To shift the pattern you must first take responsibility that it is your pleasing persona that is creating the takers in your life. Second, understand the reasons for your pleasing isn’t really about the others, but more about you looking like a good person and not being abandoned. You are giving to get, which isn’t giving at all. Lastly, start making yourself a priority and then you will begin to see your relationships reflect that back to you.
Of course, when you change your role, the takers in your life won’t be pleased at all. You will be tempted to go back to your old persona because some may drop away and get angry. You can now face your greatest fear – the shadow of selfishness and see it for what it really is – a limited idea that keeps you locked in a prison of endless pleasing of everyone but yourself. Pleasing is exhausting.
Being selfish isn’t taking advantage of others, but honoring your own needs.
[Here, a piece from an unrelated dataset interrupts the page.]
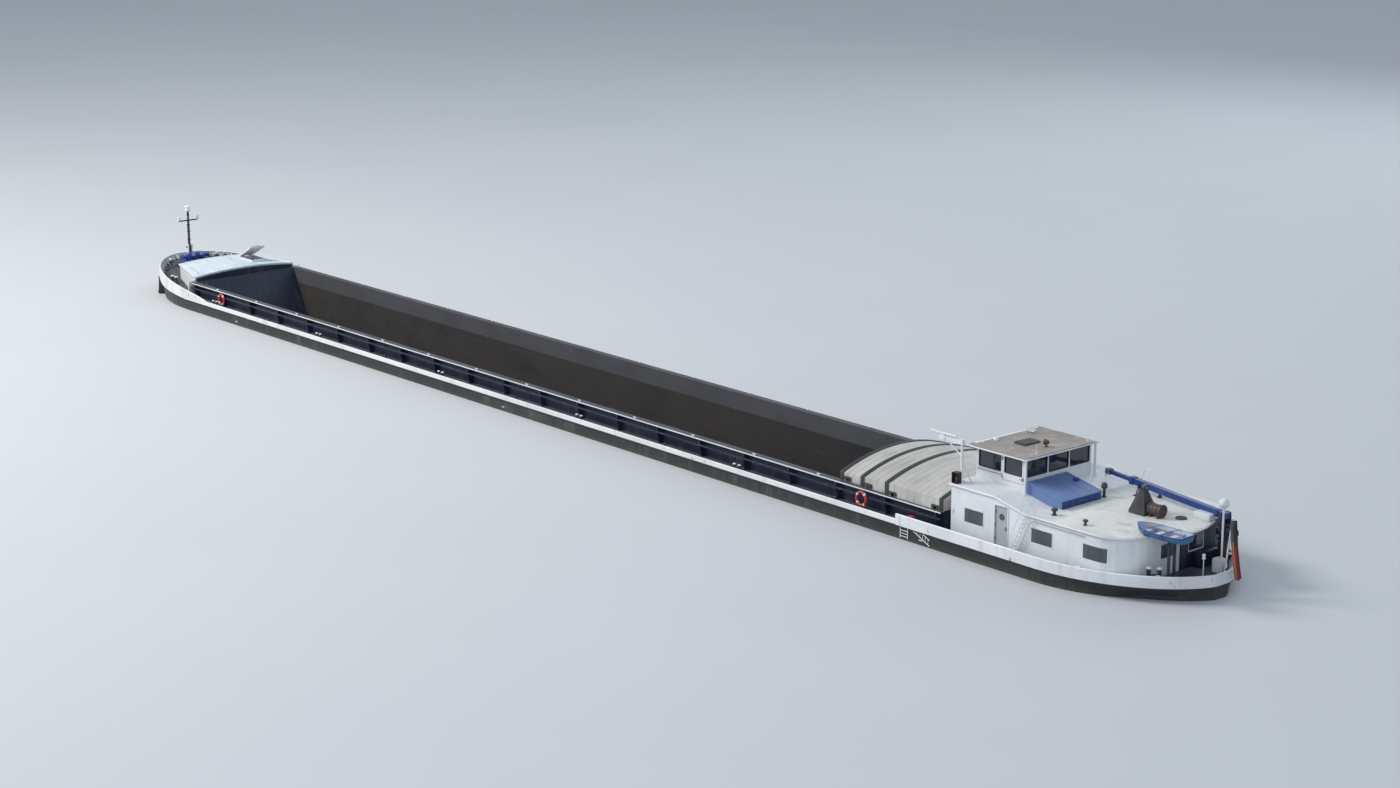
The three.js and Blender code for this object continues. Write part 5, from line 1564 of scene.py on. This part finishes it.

The most loving thing you can do for yourself and others is to treat yourself with love and respect. A great line you can say to the takers in your life, “I am not saying no to you, but I am saying yes to me.”
What are you tolerating in your life? How has the persona of being a “good, pleasing person” kept you trapped in unhappy relationships? When you realize that you are divine and honor yourself in the same way you would hold anything sacred, you will begin to see your relationships reflect back that same honor.